Following CPC footprints: Former site of World Expo 2010 Shanghai
Eleven years ago, on the banks of the Huangpu River in Shanghai was held the World Expo, which attracted a record-breaking 246 countries and organizations and 73 million people around the world to promote the theme "Better City, Better Life." And now the former site of Expo has turned into the city's life center of culture and entertainment and business hub.
As one of China's earliest trading ports in the first half of the 19th century and a notable international metropolis in the early 20th century, Shanghai has developed further in bridging the country and the world since the reform and opening-up policy implemented in 1978, which was testified by the 2010 Shanghai World Expo.
The large-scale international event was for the first time hosted in a developing country, showcasing not only China's splendid ancient history but also its remarkable modern progress.

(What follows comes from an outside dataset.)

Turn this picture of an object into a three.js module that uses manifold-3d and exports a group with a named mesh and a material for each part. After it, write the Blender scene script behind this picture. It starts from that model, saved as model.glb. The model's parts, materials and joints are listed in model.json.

By advancing the "Urban Best Practice," the former site of Expo was fueled into new vitality after the event was concluded. The green areas were turned into parks and held music festivals from time to time. Many temporary pavilions were dismantled, but instead, a large commercial complex was built up combining stores, restaurants and other functions.
The permanent pavilions were converted to museums, exhibition centers, and performing arts centers. For example, the former China Pavilion has been turned into China Art Museum collecting and displaying the country's modern and contemporary arts. All the transformations made the former site of the World Expo a vivid example of how Chinese people made efforts to gain a better life.
The "Following CPC footprints" series is a travel guide introducing 10 historical sites of great significance to the Communist Party of China (CPC) and recounting the story of Chinese people's efforts in building a better nation under the leadership of the CPC in the past 100 years.